Onwards: LSU’s lead in the top spot has been large enough the last two weeks, even with one loss, that losses by almost all of teams representing the Tigers’ "quality wins" and undeniably good wins by five of the six teams immediately below them only narrowed the gap. Before we get to the chart, I should stress that LSU’s future as a frontrunner is not bright here: Alabama might be a good enough win, if the Tigers can get it, to keep them ahead of the Arizona State-Oregon winner next week, but once Louisiana Tech and Ole Miss get thrown into that equation, it’s likely LSU is on its way out as the competition’s schedules start catching up. The Pac Ten continues and will continue to reap the benefit of the ninth conference game, especially since all the teams at the bottom of the league (Stanford, Washington, Washington State) have very good-to-decent wins (USC, Boise State, UCLA) that separate them somewhat from the completely merit-less chaffe at the bottom of other conferences (Baylor, Iowa State, Minnesota, Duke...Notre Dame). The ninth game’s main benefit in this kind of comparison will always be that it prevents Pac Ten teams from playing that extra shitty game that only serves as a liability for virtually every other team in every other major conference, who overwhelmingly used the twelfth regular season game to schedule another I-AA or I-AA-level patsy. This is the sole reason for Arizona State and Oregon over B.C. and OSU at 2-3, and the reason either (especially ASU) has a good chance of taking over number one next week.
Anyway, this is how I take the top five:
|LSU||Ariz.
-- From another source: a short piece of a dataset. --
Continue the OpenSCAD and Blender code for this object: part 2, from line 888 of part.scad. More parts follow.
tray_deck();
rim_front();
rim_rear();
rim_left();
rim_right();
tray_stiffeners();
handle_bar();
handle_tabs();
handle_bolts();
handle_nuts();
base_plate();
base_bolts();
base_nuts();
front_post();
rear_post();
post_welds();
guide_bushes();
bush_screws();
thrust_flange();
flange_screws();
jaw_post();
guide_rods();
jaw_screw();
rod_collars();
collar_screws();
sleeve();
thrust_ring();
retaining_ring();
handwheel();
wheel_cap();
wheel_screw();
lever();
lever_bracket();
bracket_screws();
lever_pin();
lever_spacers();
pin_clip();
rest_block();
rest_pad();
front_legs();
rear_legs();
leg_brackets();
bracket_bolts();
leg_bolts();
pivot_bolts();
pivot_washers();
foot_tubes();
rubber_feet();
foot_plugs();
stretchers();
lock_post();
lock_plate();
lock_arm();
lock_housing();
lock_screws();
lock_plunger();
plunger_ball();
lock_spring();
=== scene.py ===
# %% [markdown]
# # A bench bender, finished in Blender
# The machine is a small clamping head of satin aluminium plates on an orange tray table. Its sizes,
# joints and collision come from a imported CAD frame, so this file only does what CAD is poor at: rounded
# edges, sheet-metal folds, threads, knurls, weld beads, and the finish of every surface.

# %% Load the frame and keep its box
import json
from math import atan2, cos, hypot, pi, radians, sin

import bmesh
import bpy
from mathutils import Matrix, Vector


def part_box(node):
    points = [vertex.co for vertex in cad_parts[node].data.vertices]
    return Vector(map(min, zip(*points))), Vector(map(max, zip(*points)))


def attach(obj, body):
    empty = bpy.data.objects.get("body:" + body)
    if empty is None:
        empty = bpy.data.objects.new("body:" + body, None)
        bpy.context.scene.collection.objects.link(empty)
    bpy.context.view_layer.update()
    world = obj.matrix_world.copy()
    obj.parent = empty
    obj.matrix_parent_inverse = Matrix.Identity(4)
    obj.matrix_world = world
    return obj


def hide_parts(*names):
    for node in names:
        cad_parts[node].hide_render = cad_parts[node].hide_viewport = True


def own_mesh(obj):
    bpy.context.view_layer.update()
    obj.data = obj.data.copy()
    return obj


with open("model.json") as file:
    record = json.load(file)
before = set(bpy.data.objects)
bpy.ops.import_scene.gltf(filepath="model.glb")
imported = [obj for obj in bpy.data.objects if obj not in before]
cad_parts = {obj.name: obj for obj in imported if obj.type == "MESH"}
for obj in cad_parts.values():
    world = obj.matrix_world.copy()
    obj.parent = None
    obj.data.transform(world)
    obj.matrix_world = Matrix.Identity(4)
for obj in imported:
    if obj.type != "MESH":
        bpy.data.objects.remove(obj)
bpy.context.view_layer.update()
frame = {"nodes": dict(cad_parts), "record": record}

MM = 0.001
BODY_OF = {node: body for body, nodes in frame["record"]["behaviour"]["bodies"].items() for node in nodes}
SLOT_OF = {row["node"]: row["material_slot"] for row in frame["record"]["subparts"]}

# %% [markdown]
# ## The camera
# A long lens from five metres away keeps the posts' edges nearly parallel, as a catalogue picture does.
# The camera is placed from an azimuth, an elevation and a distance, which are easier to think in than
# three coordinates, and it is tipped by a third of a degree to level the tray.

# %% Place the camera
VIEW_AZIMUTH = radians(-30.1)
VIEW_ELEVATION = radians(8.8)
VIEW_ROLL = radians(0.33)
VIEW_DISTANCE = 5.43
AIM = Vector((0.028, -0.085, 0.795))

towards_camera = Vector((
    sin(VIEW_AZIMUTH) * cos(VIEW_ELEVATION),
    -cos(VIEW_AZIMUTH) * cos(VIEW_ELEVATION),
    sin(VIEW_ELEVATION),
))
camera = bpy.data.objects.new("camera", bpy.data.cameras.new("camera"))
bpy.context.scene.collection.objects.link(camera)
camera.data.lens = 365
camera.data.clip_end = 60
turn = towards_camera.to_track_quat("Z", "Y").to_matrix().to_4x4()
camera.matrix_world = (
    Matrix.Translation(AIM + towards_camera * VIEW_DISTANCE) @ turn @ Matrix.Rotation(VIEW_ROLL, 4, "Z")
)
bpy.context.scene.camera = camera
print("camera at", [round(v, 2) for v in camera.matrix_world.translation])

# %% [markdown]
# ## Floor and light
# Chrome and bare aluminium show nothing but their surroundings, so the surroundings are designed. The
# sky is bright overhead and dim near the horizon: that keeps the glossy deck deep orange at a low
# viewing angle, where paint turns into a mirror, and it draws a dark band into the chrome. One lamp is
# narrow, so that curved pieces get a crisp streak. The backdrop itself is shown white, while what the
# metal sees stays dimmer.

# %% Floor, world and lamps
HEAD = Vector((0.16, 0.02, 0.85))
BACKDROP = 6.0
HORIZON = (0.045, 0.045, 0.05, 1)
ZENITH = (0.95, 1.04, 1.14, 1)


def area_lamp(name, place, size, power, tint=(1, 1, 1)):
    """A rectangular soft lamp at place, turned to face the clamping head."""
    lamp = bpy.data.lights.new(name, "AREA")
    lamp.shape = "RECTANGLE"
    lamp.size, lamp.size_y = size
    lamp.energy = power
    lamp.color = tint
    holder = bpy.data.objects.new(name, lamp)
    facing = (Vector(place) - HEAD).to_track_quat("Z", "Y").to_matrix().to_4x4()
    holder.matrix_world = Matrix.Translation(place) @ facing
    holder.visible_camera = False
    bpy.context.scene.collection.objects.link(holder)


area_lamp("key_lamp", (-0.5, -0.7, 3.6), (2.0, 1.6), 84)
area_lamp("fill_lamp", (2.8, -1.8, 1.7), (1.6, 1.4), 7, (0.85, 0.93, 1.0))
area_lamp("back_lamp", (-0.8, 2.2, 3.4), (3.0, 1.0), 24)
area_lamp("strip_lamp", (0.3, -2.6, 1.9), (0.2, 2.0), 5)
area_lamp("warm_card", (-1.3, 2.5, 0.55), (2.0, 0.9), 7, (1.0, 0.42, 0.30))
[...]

State||Oregon||Boston Coll.||Ohio State|
|Auburn||California||Southern Cal||Virginia Tech||Penn State|
|S. Carolina||Colorado||Wake Forest||Purdue|
|Miss. State||Fresno State||Georgia Tech||Mich. State|
|Wash. State||Wash. State||NC State|
|MTSU||S.D. State||Notre Dame||Kent State|
Remember of course that this is a rough guide – Oregon's string of mediocre wins should be condensed (there is not that much difference at all between whipping Fresno State and whipping Houston), as is LSU's better-looking set at the top. But it gets to the point: LSU still has the best set of high end wins in the country, still enough, even, to offset the close loss to Kentucky as long as the nearest competition has still dealt mostly with the lower and middle tiers. It's getting closer by the week, though, and doesn't look sustainable any more as those wins lose luster.
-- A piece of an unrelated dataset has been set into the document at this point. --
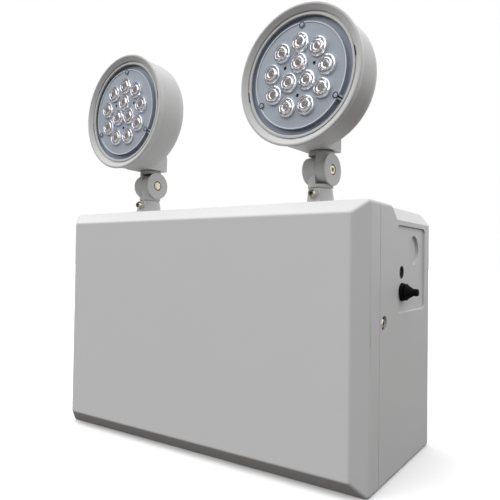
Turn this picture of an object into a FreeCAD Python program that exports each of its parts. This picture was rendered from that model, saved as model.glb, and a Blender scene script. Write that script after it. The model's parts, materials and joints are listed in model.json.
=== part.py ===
import FreeCAD, Part
import math
import os

# Twin-head emergency light: a wall-hung battery case with two adjustable LED heads on its top.
# Millimetres. X is to the right as seen from the front, +Y goes back to the wall, +Z is up.
# The origin is on the flat bottom of the case, under its middle.

V = FreeCAD.Vector
X_DIR = V(1, 0, 0)
Y_DIR = V(0, 1, 0)
Z_DIR = V(0, 0, 1)

# ---------------------------------------------------------------- case, outer form
case_width = 362.5
case_height = 239.0
case_depth = 174.0
wall = 3.0
edge_radius = 3.4
face_inset_side = 12.0          # the flat front face is smaller than the case by these three
face_inset_top = 11.0
face_inset_bottom = 14.0
cover_bevel_depth = 13.0
cover_depth = 33.0              # front face to the parting line
seam_gap = 0.8                  # the gasket's thickness, seen as a fine dark line

# sloped shoulders along the top of both sides, behind the neck area
shoulder_start = 59.0           # behind the front face
shoulder_ramp = 15.0
shoulder_width = 10.0
shoulder_drop = 12.7

# ---------------------------------------------------------------- side panel
panel_front = 76.0              # behind the front face
panel_length = 81.0
panel_bottom = 142.0
panel_height = 80.0
panel_corner = 4.5
panel_depth = 1.8
panel_wall = 3.4
knockout_radius = 14.1
knockout_depth = 2.4
knockout_y = 128.0
knockout_z = 200.0
indicator_z = 179.0
switch_z = 161.0
controls_y = 92.5               # the indicator and the test switch are in one column
indicator_hole_radius = 5.2
indicator_bevel = 1.0
switch_bushing_radius = 6.0
bushing_clearance = 0.2

# ---------------------------------------------------------------- cover screws and lugs
screw_y = 43.6                  # behind the front face
screw_z = 136.5
screw_counterbore_radius = 6.5
screw_counterbore_depth = 2.0
screw_head_radius = 3.8
screw_head_height = 1.5
screw_shank_radius = 1.7
screw_shank_length = 9.0
screw_clearance = 0.4
thread_play = 0.05              # threads are plain cylinders that pass by this much
lug_length = 17.0               # how far the lug reaches behind the parting line
lug_half_height = 9.0
lug_thickness = 7.0
fit_gap = 0.3                   # between plain faces that slide past each other
tab_half_width = 12.0
tab_thickness = 2.5
tab_length = 9.0
tab_spacing = 180.0

# ---------------------------------------------------------------- wall side
wall_hole_radius = 2.8
wall_hole_spacing_x = 280.0
wall_hole_spacing_z = 160.0
wall_hole_centre_z = 120.0
wall_boss_radius = 7.0
wall_boss_height = 4.0
cable_knockout_radius = 14.1
cable_knockout_depth = 1.8
cable_knockout_z = 105.0

# ---------------------------------------------------------------- necks
neck_spacing = 224.0
neck_y = 60.0                   # behind the front face
collar_top_radius = 11.2
collar_base_radius = 13.6
collar_height = 16.5
pad_half_width = 6.3            # flat pad on the front of the collar
pad_reach_top = 12.6
pad_reach_base = 15.5
lock_height = 11.4              # locking screw above the case top
lock_boss_radius = 4.4
lock_boss_reach = 16.5
lock_screw_radius = 2.4
lock_head_radius = 3.8
lock_head_height = 3.2
nipple_radius = 8.6
nipple_length = 12.0
nipple_bore_radius = 4.6
locknut_across_flats = 24.0
locknut_thickness = 5.0
stub_radius = 7.6
stub_length = 11.0
running_clearance = 0.08
stub_groove_depth = 1.2
stub_groove_width = 5.6

# ---------------------------------------------------------------- knuckles
knuckle_axis_above_collar = 18.0
knuckle_half_width = 13.2
knuckle_radius = 13.0
knuckle_disc_radius = 15.1
knuckle_disc_thickness = 1.8
knuckle_plain_rounding = 1.0    # at the end without a disc
knuckle_split = 1.0             # the joint plane lies this far outboard of the neck axis
split_gap = 0.3
neck_radius = 11.9
shoulder_gap = 0.8              # between a round half and the other piece's shoulder
neck_ring_height = 3.6          # the lower piece's ring, above its groove
head_ring_height = 3.0          # the upper piece's ring, under the head
head_groove_height = 1.3        # a narrower neck between that ring and the head
under_groove_height = 0.9
under_groove_depth = 1.2
wire_way_radius = 3.0
bolt_radius = 2.9
bolt_head_radius = 4.5
bolt_head_height = 3.0
bolt_head_sink = 0.5
bolt_head_clearance = 0.8
bolt_socket_across = 3.9
bolt_socket_depth = 2.0
knuckle_nut_across_flats = 8.0
knuckle_nut_thickness = 3.4
nut_pocket_depth = 4.4
nut_pocket_radius = 5.5
nut_pocket_play = 0.1
washer_thickness = 0.8
washer_radius = 5.2
bolt_end_beyond_nut = 0.5
head_stub_radius = 6.0
head_stub_length = 14.0
stub_nut_across_flats = 17.0
stub_nut_thickness = 4.0

# ---------------------------------------------------------------- lamp heads
head_axis_above_knuckle = 78.5
head_turn_at_rest = -4.1        # about the neck, from straight ahead
head_tilt_at_rest = 1.4         # upwards
rim_front = 45.4                # forward of the neck axis
rim_radius = 63.7
rim_rounding = 0.9
rim_land = 1.2
cone_inner_radius = 57.2
cone_depth = 2.9
groove_width = 1.6
groove_depth = 1.2
lip_depth = 3.2
lip_inner_radius = 53.4
lip_chamfer = 0.5
lip_thickness = 1.6
bezel_wall = 6.8                # rim front to the end of the bezel's outside
bezel_back_radius = 62.5
skirt_wall = 2.1
skirt_length = 7.4
gasket_radius = 56.3
gasket_width = 2.0
gasket_thickness = 1.2
slot_length = 9.5
slot_angle = 10.0
shell_radius = 61.6
shell_wall = 2.7
shell_straight = 21.3           # straight part behind the bezel
shell_dome_depth = 29.3
shell_shoulder_arc = 18.0
saddle_half_width = 14.5
saddle_front = 24.0
saddle_back = 13.0
saddle_height = 14.0
saddle_slope = 16.0
saddle_corner = 1.5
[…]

After Big 12 Row at 7-9, I would say anything outside the top ten here is no man’s land. Auburn, Florida, Tennessee and South Carolina all feel especially dirty in the top 20 with three losses apiece, but sizing them up against Virginia, Virginia Tech, Wake Forest and Clemson, for example, or against Wisconsin and Penn State, or USC, Oregon State and UCLA, the SEC teams have better wins and "better" losses, in my opinion – that is, all of them have multiple wins over winning teams and none have lost to a losing team, which is not the case for most of the competition. Because of the massive attrition all around it, California actually goes up from last week, to fifteenth, because its loss at Arizona State was the "least bad" loss of the lot, and the Bears are still living off the increasingly impressive win at Oregon. That keeps them ahead of Michigan, barely, because Michigan lost to Appalachian State.
But the Bears are out of this week’s overall poll, and again, I can’t really disagree.
The ACC looks like filler, and so it is: the conference has more teams than any other in this ballot except the SEC, but four of the five are holding down every other spot from 19 on out. I’m not enthusiastic about this, but then, it is the ACC.